Alloying effect of rare-earth tritellurides on the charge density wave and magnetic properties

Among many van der Waals materials rare-earth tritellurides (RTe₃) allow studying several phenomena like magnetic, superconducting, and charge density wave (CDW). These studies show the effect of cationic alloying of antiferromagnetic RTe₃ for fully tunable near room-temperature CDW properties. Dy_xGd_1−xTe₃ and Dy_xTb_1−xTe₃ alloys were synthesized through a chemical vapor transport technique, and the rare-earth element composition was controlled by changing the ratio of rare-earth metal reagents.

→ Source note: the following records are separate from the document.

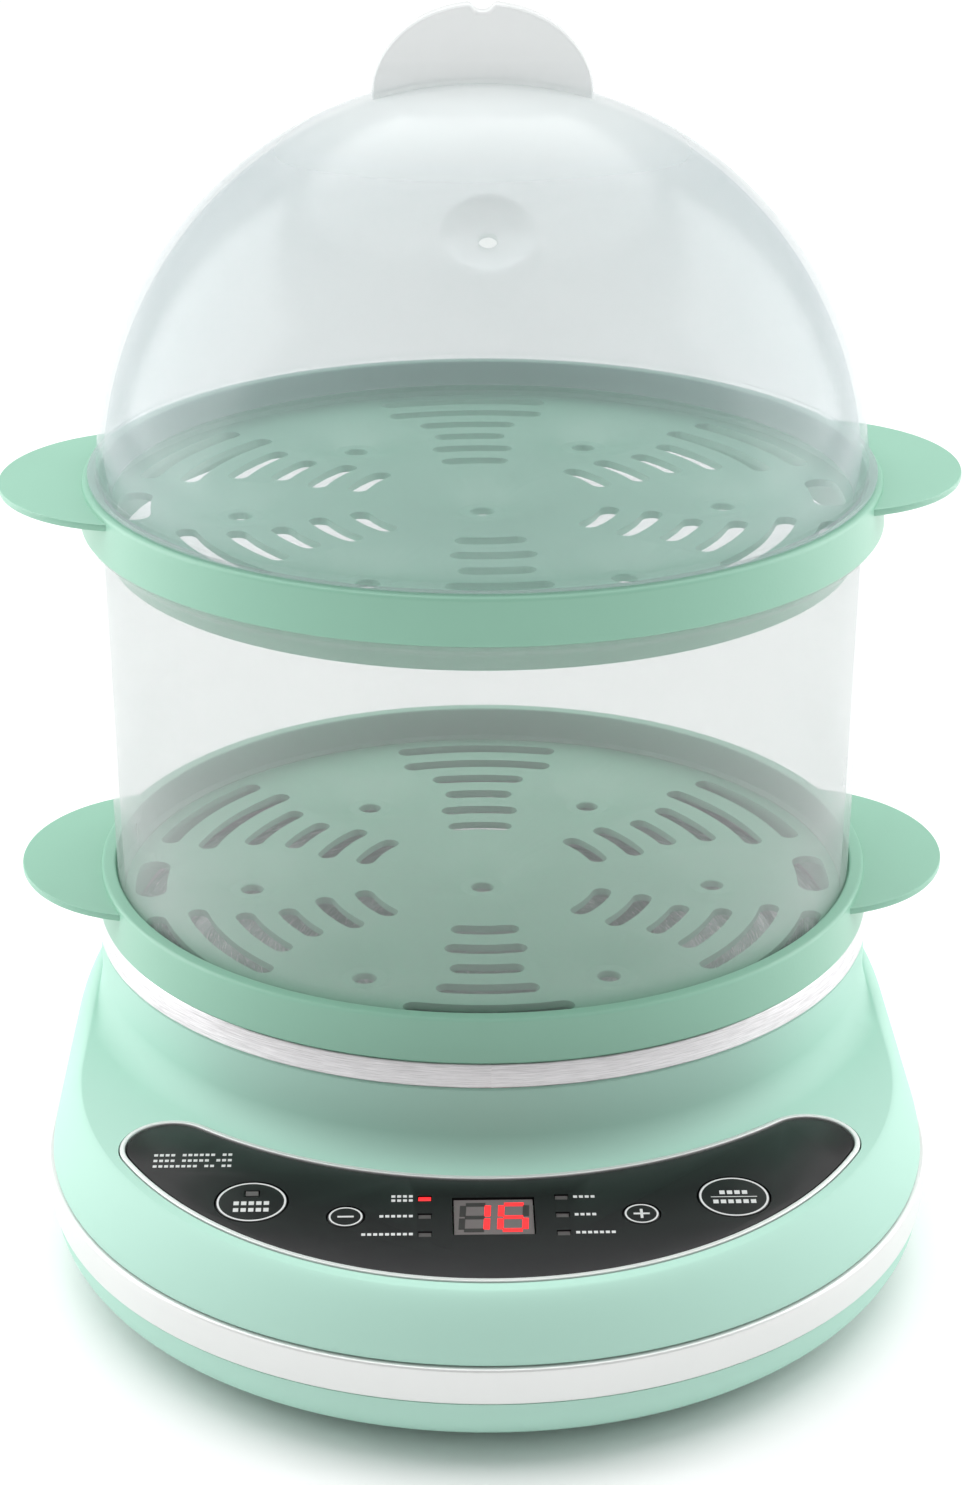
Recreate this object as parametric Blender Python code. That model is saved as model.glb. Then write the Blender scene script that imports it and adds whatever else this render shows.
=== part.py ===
"""Two-tier electric egg cooker, made of separate pieces.

Every size is in millimetres and becomes metres where a mesh or a place is made. +Z is up and the
control panel faces -Y. The origin lies on the surface that the cooker stands on, under the middle of
the base. Trays, steam chamber and lid are stacked on one upright axis, STACK_Y behind the origin.
"""

import math

import bmesh
import bpy

MM = 0.001

# Clearances
GAP = 0.3  # between two pieces that touch
SLIDE_GAP = 0.45  # round a piece that lifts out
OVERLAP = 1.0  # how far a fused lump reaches into its parent

# Facets
STACK_FACETS = 48
BASE_FACETS = 64
SMALL_FACETS = 8
SEAT_FACETS = 12
ARC_STEP = math.radians(9)

# Base plan: two round ends of equal radius, joined by straight sides
BASE_RADIUS = 93.3
BASE_REACH = 45.0  # the front end's centre stands this far before the stack's axis
STACK_Y = BASE_REACH / 2

# Base shells
WALL = 2.4
FOOT_HEIGHT = 2.7
FOOT_RADIUS = 7.5
FOOT_INSET = 9.0  # from the pan's rounded edge
PAN_HEIGHT = 11.5
PAN_ROUNDING = 11.0
TRIM_HEIGHT = 7.8
TRIM_PROUD = 0.9
TRIM_DEPTH = 3.2
DECK_RISE = 14.1  # from the seam to the deck at the panel's rear edge
DECK_TILT = math.radians(2.0)
EDGE_WIDTH = 6.8  # the rounded shoulder, seen from above
EDGE_POWER = 1.333  # below 2, so that the shoulder leans in
TOWER_INSET = 0.5  # from the shoulder's inner edge to the tower
TOWER_RADIUS = BASE_RADIUS - EDGE_WIDTH - TOWER_INSET
TOWER_BORE = TOWER_RADIUS - WALL
TOWER_RISE = 30.8  # from the seam to the tower's top
TOWER_FILLET = 6.0
LEDGE_WIDTH = 6.6
LEDGE_THICKNESS = 2.4
LEDGE_DROP = 5.2  # from the tower's top down to the ledge
POST_RADIUS = 4.0
SCREW_RADIUS = 1.45
SCREW_HOLE = 1.9

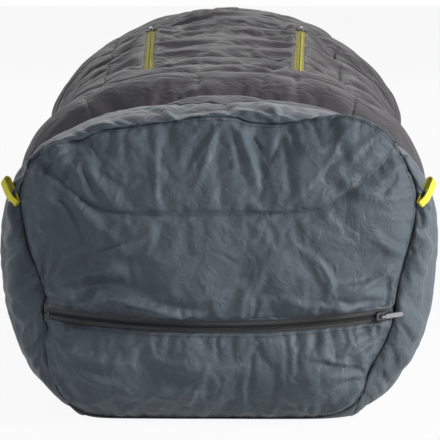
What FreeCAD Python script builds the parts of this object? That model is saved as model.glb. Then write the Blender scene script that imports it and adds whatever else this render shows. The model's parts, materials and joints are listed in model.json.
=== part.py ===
"""Camp quilt with a closed, zip-vented footbox and two lengthwise vent zips, lying lofted on its hems.

Frame: +Z up, the foot end faces -Y, the head end +Y, and X runs across. The origin is under the middle
of the quilt on the surface that it lies on. All sizes are millimetres.

The walls are layered: an outer shell, a batt of insulation and a liner. Every layer is drawn between two
offsets of the same outline, so the layers touch and never cross.
"""

import FreeCAD
import Part

import math
import os

from FreeCAD import Matrix, Placement, Vector

# ---- Driving dimensions ----------------------------------------------------------------------------

CHEST_HALF = 308.0  # half of the widest width
HEIGHT = 392.0  # lofted, over the chest
BODY_LENGTH = 1855.0  # perimeter seam to the neck hem
CROWN = 45.0  # how far the end panel bulges past its perimeter seam
NECK_HEM_DEPTH = 8.0
SLATE_BAND = 140.0  # depth of the footbox wrap behind the perimeter seam
FOOTBOX_FLOOR = 450.0  # depth of the closed floor behind the perimeter seam

SKIN = 1.2  # shell or liner, drawn thick enough to mesh
WALL = 30.0  # shell, insulation and liner together
PANEL_SPLIT = 35.0  # degrees above the widest line where side and top panels meet
TOE = 40.0  # how far the side panels tuck in along the ground
HEM_WIDTH = 4.0
CURVE_POINTS = 7  # points on a curved edge of a panel

# The outline at distances behind the perimeter seam. After the distance come the half width as a share of
# CHEST_HALF; as shares of HEIGHT, its top, its widest line and how deep it curves below that line; and its
# roundness below and above that line: 2 is an ellipse, more is squarer and less is more pointed.
OUTLINE_SHARES = [
    (0.0, 0.659, 0.809, 0.566, 0.648, 2.4, 2.4),
    (20.0, 0.708, 0.824, 0.523, 0.592, 2.7, 2.4),
    (60.0, 0.744, 0.837, 0.485, 0.531, 3.0, 2.4),
    (SLATE_BAND, 0.750, 0.829, 0.485, 0.531, 3.0, 2.4),
    (FOOTBOX_FLOOR, 0.753, 0.829, 0.485, 0.533, 3.0, 2.4),
    (600.0, 0.780, 0.839, 0.485, 0.537, 3.0, 2.35),
    (1300.0, 1.0, 1.0, 0.510, 0.599, 2.8, 1.75),
    (1450.0, 1.0, 0.990, 0.508, 0.597, 2.8, 1.8),
    (1600.0, 0.974, 0.949, 0.497, 0.587, 2.8, 1.9),
    (1740.0, 0.935, 0.898, 0.485, 0.570, 2.8, 2.0),
    (BODY_LENGTH, 0.883, 0.842, 0.472, 0.548, 2.8, 2.1),
]
# The end panel's dome shrinks the outline towards a point at this height. It bulges by one less the shrunk
# size to this power, until the last size, where the dome is flat.
DOME_CENTRE_HEIGHT = 160.0
DOME_POWER = 2.4
DOME_SIZES = [1.0, 0.95, 0.88, 0.75, 0.55, 0.3]

# Zips
TAPE_THICK = 0.8
TAPE_HALF = 8.0  # half the width of a closed pair of tapes
CHAIN_GAP = 0.9  # between the two rows of coil, for the slider's web
COIL_RADIUS = 1.05
STOP_LENGTH = 3.0
RUN_CLEARANCE = 0.4  # slider to coil and tape
ZIP_END_MARGIN = 7.0  # tape past the coil
FOOT_ZIP_SEAM_MARGIN = 24.0  # from the widest line of the perimeter seam
FOOT_ZIP_END_HEIGHT = 118.0
FOOT_ZIP_MIDDLE_HEIGHT = 111.0
FOOT_ZIP_INSET = 3.0  # below the dome's surface
FLAP_THICK = 9.0
FLAP_HALF = 22.0
FLAP_REACH = 0.72  # share of the foot zip that the draft flap backs
VENT_START = 600.0  # behind the perimeter seam
VENT_LENGTH = 550.0
VENT_ANGLE = 52.0  # degrees round the outline from the widest line
VENT_BACKING = 3.0  # insulation left behind a vent

# Sliders and pullers
SLIDER_LENGTH = 12.0
SLIDER_HALF = 4.4
SLIDER_STOP_GAP = 1.0
PLATE = 1.2
FLANGE = 1.3
WEB = 0.5
LUG_HEIGHT = 3.2
LUG_THICK = 0.9
PIN_RADIUS = 0.7
PIN_CLEARANCE = 0.06
EYE_RADIUS = 1.55
EYE_SIDE_CLEARANCE = 0.2
PULLER_LENGTH = 23.0
PULLER_HALF = 2.4
PULLER_THICK = 1.5

# Hang loops and trims
WEBBING_WIDTH = 10.0
WEBBING_THICK = 1.6
LOOP_GAP = 8.0
LOOP_LENGTH = 32.0
LOOP_HEIGHT = 230.0
LOOP_STAND_OFF = 1.5
LOOP_RISE = 50.0  # degrees above the horizontal
BINDING = 4.0
LABEL = (42.0, 14.0, 1.0)
LABEL_AT = 1345.0
LABEL_LIFT = 0.4

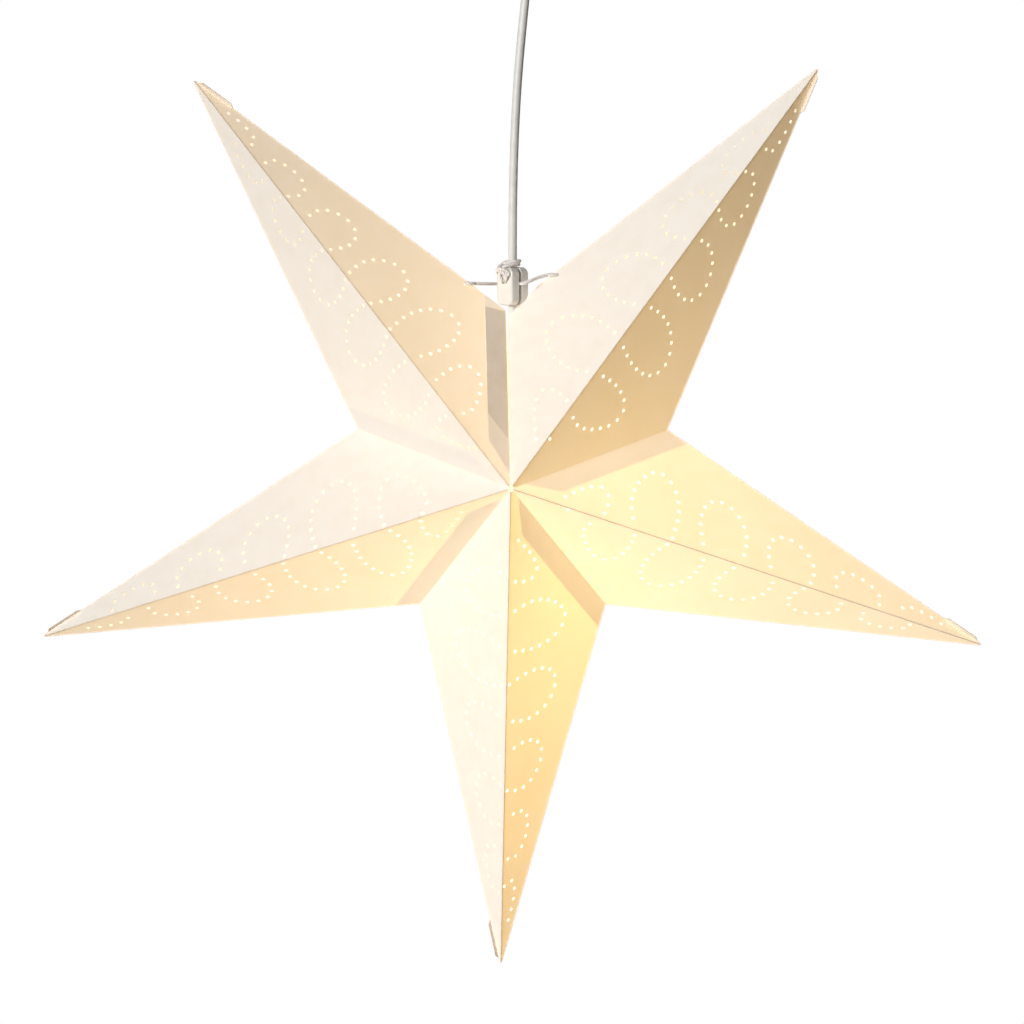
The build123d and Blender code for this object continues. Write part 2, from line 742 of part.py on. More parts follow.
with BuildPart() as swivel_ball:
    with Locations(ball_middle):
        Sphere(ball_radius)
    split(bisect_by=Plane.XY.offset(ball_centre + ball_top_cut), keep=Keep.BOTTOM)
    split(bisect_by=Plane.XY.offset(ball_centre - ball_bottom_cut), keep=Keep.TOP)
    with Locations(ball_middle):
        Cylinder(bush_radius + bush_clearance, 4 * ball_radius, mode=Mode.SUBTRACT)
swivel_ball.part.label = "swivel_ball"
export_step(swivel_ball.part, "parts/swivel_ball.step")

flange_bottom = ball_centre + ball_top_cut + bush_clearance
bush_top = flange_bottom + bush_flange_height
with BuildPart() as cord_bush:
    with BuildSketch(Plane.XY.offset(bush_bottom)):
        Circle(bush_radius)
    extrude(amount=bush_top - bush_bottom)
    with BuildSketch(Plane.XY.offset(flange_bottom)):
        Circle(bush_flange_radius)
    extrude(amount=bush_flange_height)
    with BuildSketch(Plane.XY.offset(bush_bottom)):
        with Locations((-core_spacing / 2, 0), (core_spacing / 2, 0)):
            Circle(core_radius)
    extrude(amount=bush_top - bush_bottom, mode=Mode.SUBTRACT)
cord_bush.part.label = "cord_bush"
export_step(cord_bush.part, "parts/cord_bush.step")

with BuildPart() as ceiling_cores:
    with BuildSketch(Plane.XY.offset(bush_bottom)):
        with Locations((-core_spacing / 2, 0), (core_spacing / 2, 0)):
            Circle(core_radius)
    extrude(amount=block_bottom - tails_gap - bush_bottom)
ceiling_cores.part.label = "ceiling_cores"
export_step(ceiling_cores.part, "parts/ceiling_cores.step")
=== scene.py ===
"""Looks of the folded-paper star lantern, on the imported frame. Metres, +Z up, front towards -Y."""

import json
from math import cos, hypot, radians, sin, tau

import bmesh
import bpy
from mathutils import Matrix, Vector


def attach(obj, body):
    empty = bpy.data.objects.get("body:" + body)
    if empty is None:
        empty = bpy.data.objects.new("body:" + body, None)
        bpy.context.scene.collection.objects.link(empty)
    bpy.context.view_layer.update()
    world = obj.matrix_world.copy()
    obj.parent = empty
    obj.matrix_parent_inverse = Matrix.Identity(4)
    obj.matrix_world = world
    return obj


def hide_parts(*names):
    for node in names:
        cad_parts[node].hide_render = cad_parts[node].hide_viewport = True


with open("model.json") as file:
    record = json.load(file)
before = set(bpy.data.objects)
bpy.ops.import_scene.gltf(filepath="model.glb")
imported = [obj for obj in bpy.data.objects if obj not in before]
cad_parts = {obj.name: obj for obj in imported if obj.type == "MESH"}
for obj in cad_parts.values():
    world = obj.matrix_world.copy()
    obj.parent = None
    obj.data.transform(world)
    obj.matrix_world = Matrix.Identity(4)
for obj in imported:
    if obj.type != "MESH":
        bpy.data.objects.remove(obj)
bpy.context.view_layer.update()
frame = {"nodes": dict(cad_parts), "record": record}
scene = bpy.context.scene


# ---------------------------------------------------------------- small helpers
def tint(code, alpha=1.0):
    """A colour of the shaders, from its sRGB code of six hex digits."""
    parts = [int(code[place:place + 2], 16) / 255 for place in (0, 2, 4)]
    linear = [part / 12.92 if part <= 0.04045 else ((part + 0.055) / 1.055) ** 2.4 for part in parts]
    return (*linear, alpha)


def add(tree, kind, sockets=(), **settings):
    """Adds one node. A socket is given by name or place, and takes a value or another node's output."""
    made = tree.nodes.new(kind)
    for name, value in settings.items():
        setattr(made, name, value)
    for place, value in dict(sockets).items():
        if isinstance(value, bpy.types.NodeSocket):
            tree.links.new(value, made.inputs[place])
        else:
            made.inputs[place].default_value = value
    return made


def new_piece(name, mesh, *materials):
    """A finished mesh as a piece of the model."""
    piece = bpy.data.objects.new(name, mesh)
    scene.collection.objects.link(piece)
    for slot, material in enumerate(materials):
        if slot < len(mesh.materials):
            mesh.materials[slot] = material
        else:
            mesh.materials.append(material)
    return piece


def wire_object(name, loops, closed=True):
    """A scratch object of edges only, one loop or chain for each list of points."""
    points = [point for loop in loops for point in loop]
    edges = []
    start = 0
    for loop in loops:
        count = len(loop)
        edges += [(start + place, start + place + 1) for place in range(count - 1)]
        if closed:
            edges.append((start + count - 1, start))
        start += count
    mesh = bpy.data.meshes.new(name)
    mesh.from_pydata(points, edges, [])
    wire = bpy.data.objects.new(name, mesh)
    scene.collection.objects.link(wire)
    return wire


def smooth_line(name, lines, closed=False):
    """A scratch curve of smooth splines, each through the pull of its own few points."""
    curve = bpy.data.curves.new(name, "CURVE")
    curve.dimensions = "3D"
    curve.resolution_u = 12
    for points in lines:
        spline = curve.splines.new("NURBS")
        spline.points.add(len(points) - 1)
        for place, point in zip(spline.points, points):
            place.co = (*point, 1.0)
        spline.order_u = 3
        spline.use_endpoint_u = not closed
        spline.use_cyclic_u = closed
    line = bpy.data.objects.new(name, curve)
    scene.collection.objects.link(line)
    return line


def grown(base, tree, inputs):
    """The plain mesh that a node tree grows on a scratch object, which is then thrown away."""
    modifier = base.modifiers.new("grow", "NODES")
    modifier.node_group = tree
    sockets = {item.name: item.identifier for item in tree.interface.items_tree if item.in_out == "INPUT"}
    for name, value in inputs.items():
        modifier[sockets[name]] = value
    view = bpy.context.evaluated_depsgraph_get()
    mesh = bpy.data.meshes.new_from_object(base.evaluated_get(view))
    bpy.data.objects.remove(base)
    return mesh


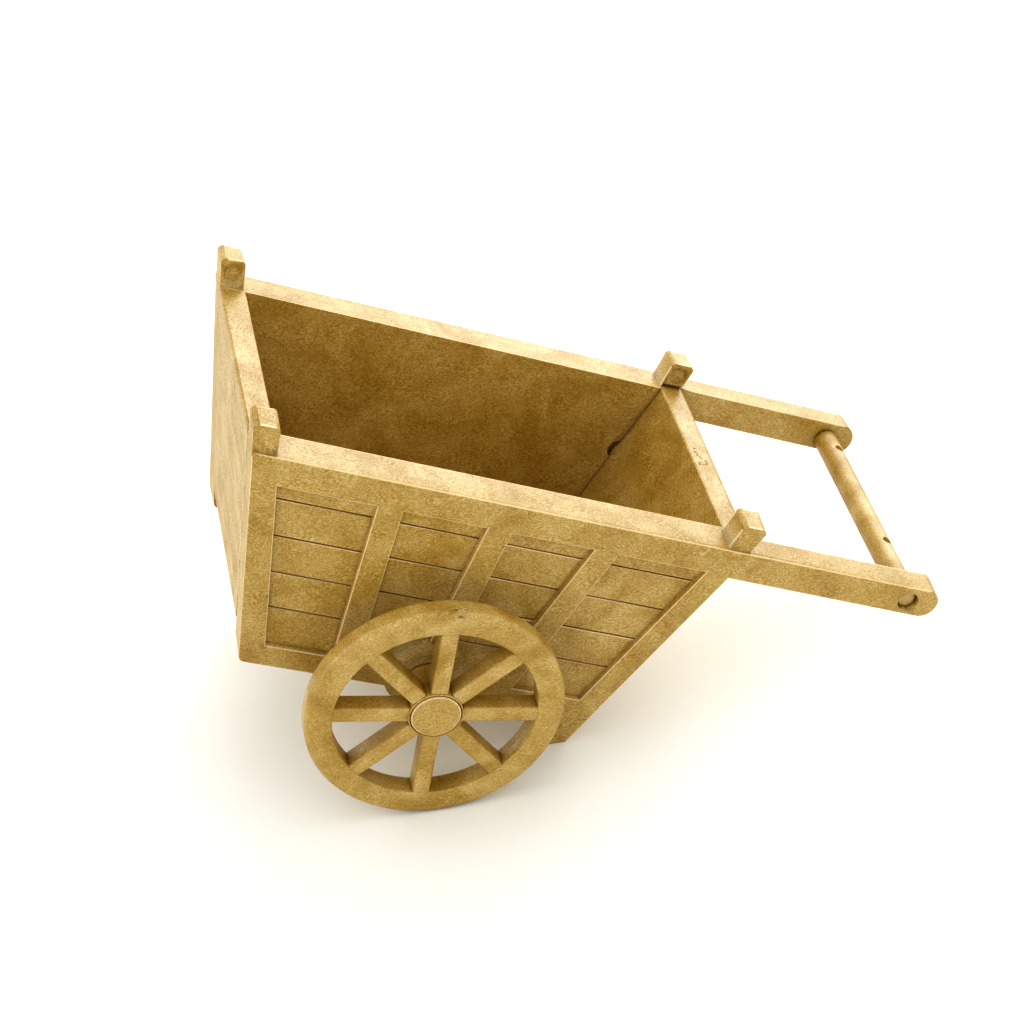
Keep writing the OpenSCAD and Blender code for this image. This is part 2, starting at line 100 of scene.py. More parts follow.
class CartSizes(bpy.types.PropertyGroup):
    panel_edge: a_size("Panel edge", "Width of the softened edges of the side panels", 0.16)
    post_edge: a_size("Post edge", "Width of the softened edges of the corner posts", 0.38)
    board_edge: a_size("Board edge", "Width of the softened edges of the boards and floor", 0.18)
    pin_edge: a_size("Pin edge", "Width of the softened edges of the pins and the grip bar", 0.08)
    rim_width: a_size("Rim width", "Width of the rim, from its tread to its inner wall", 4.4, 0.5)
    rim_round: a_size("Rim rounding", "Radius of the rim's outer edges", 1.0, 0.1)
    wheel_thickness: a_size("Wheel thickness", "Thickness of the rim and the hub", 3.9, 1.0)
    hub_width: a_size("Hub diameter", "Diameter of the hub in the wheel's face", 8.9, 2.0)
    barrel_width: a_size("Barrel diameter", "Diameter of the hub's inner barrel", 7.6, 2.0)
    bore_width: a_size("Bore diameter", "Diameter of the bore that turns on the pin", 3.62, 0.5)
    recess_width: a_size("Recess diameter", "Diameter of the recess round the pin's head", 8.4, 1.0)
    recess_depth: a_size("Recess depth", "Depth of the recess round the pin's head", 1.2, 0.1)
    spoke_count: IntProperty(
        name="Spokes", description="Number of spokes in a wheel", default=8, min=2, max=24)
    spoke_width: a_size("Spoke width", "Width of a spoke across the wheel's face", 2.8, 0.2)
    spoke_sunk: a_size("Spoke sunk", "How far the spokes lie below the rim's faces", 0.2)
    spoke_round: a_size("Spoke rounding", "Radius of a spoke's long edges", 0.45, 0.05)
    wheel_turn: FloatProperty(
        name="Wheel turn", description="Angle of the first spoke above level",
        default=math.radians(-11.6), subtype="ANGLE")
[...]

The results show that the lattice parameters can be continuously tuned with the composition of the rare-earth cations leading to the variation of the internal chemical pressure. Temperature-dependent Raman spectroscopy and electric transport measurement show that the CDW transition temperature (T_CDW) of RTe₃ alloys varies with lattice parameters/chemical pressure spanning across 300-380 K. Additional magnetism studies offer the first insights into the magnetic ordering in RTe₃ alloys. The emergence of multiple magnetic transitions implies complex magnetic interactions that arise from interactions between different rare-earth elements. Overall findings introduce ways to control the CDW behavior and provide valuable insights into the magnetic ordering in RTe₃ alloys, contributing to further investigation and a better understanding of their properties.